The increase in electricity prices for households and small businesses will be 15%, instead of the 75% originally envisaged.
On Wednesday 16th November, Pierre Dartout unveiled a broad outline of the Government’s energy policy to safeguard residents’ purchasing power and competitiveness of companies in the Principality. “Monaco will not be able to avoid the crisis,” said the Minister of State, who pointed out that Monaco depends on its French neighbour for its electricity.
30 million euros via the price cap
Like France at the end of 2021, the Prince’s Government has decided to introduce a price cap to help households and businesses cope with the rising cost of electricity.

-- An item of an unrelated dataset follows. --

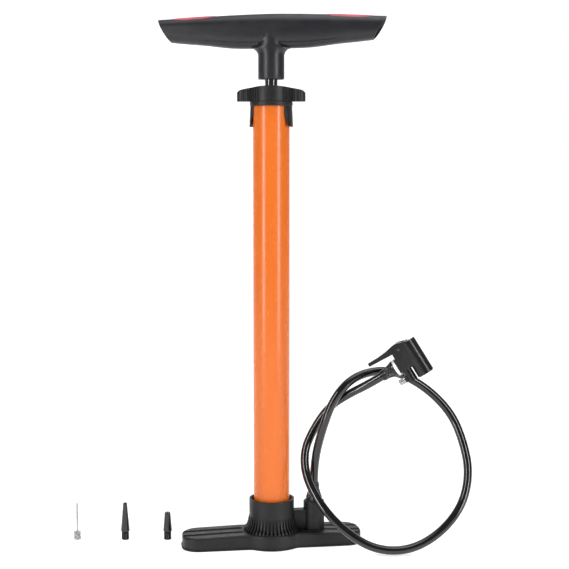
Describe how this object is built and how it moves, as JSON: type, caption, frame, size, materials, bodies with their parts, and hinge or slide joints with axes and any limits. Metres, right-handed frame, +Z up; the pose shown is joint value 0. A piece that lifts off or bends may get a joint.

- For individuals and small businesses (blue rate): the price of electricity will increase by 15%. Without government action, the increase would be 75%.
- For medium-sized companies (yellow rate): electricity prices will increase by 35% instead of 65%.
- For large companies (green rate): power will go up by 45% instead of 90%. This category includes the SBM, the CHPG and the public administration.
The scheme will come into force on 1 January 2023 and will be maintained throughout the year. It will cost the Monegasque State around 30 million euros.
Why wait until 2023? “We did not need to introduce a price cap in 2022 because our supplies had been purchased before the price hike,” explained Céline Caron-Dagioni, Minister of Public Works, the Environment and Urban Development.
And why not apply the 15% rise to everyone? “Firstly, because it would have been too expensive, and secondly, to encourage energy savings,” replied the Minister of State.
19°C maximum in public buildings
The Government is leading by example. It has chosen to apply binding measures in the public sector and incentives in the private sector. In public buildings, for example, the rule will be to heat to a maximum of 19°C. However, the Executive stated that a tolerance of +2°C will be granted in schools, old people’s homes and in the CHPG.
There is a collective effort to be made, we are all concerned.Pierre Dartout, Minister of State
Another change is that lights in bus shelters and public buildings will be switched off at 10 pm.
6 key recommendations for the private sector
As for the private sector, the Government is pinning its hopes on trust. After consulting professionals from major business sectors such as the FEDEM (Federation of Monegasque Enterprises), UCAM (Union of Traders and Craftsmen of Monaco) and the Grimaldi Forum, here are the 6 main recommendations:
- Do not heat/cool outdoor areas to excess, and set heating to a maximum of 19°C (with a tolerance of +2°C).
- For shops, illuminated signs and shop windows should be switched off from 11 p.m.
- Turn off lighting, heating and air conditioning in unoccupied spaces in shops, offices or at home. Also avoid using portable heaters.
- Turn off devices that are on standby, such as computers (standby accounts for 10% of household electricity consumption).
- Favour soft mobility (walking, cycling, public transport).
- Buy energy-efficient equipment (the Government is reintroducing subsidies for A-rated purchases).
A communication campaign will be launched later this week with the aim of making these measures appealing,
What about Christmas?
Disappointing news for many: there won’t be an ice rink in Monaco this year. Considered “too energy-consuming” it will be replaced by a roller skating area. Similarly, SBM will have to give up on its “ice path”, and is planning a roller skating track around the Casino instead. But lovers of Christmas can rest assured that the illuminations will go ahead, even though half of the lighting will be switched off after 11 pm. The Casino façade will be lit up on the evenings of 24 and 31 December, but only until 2am.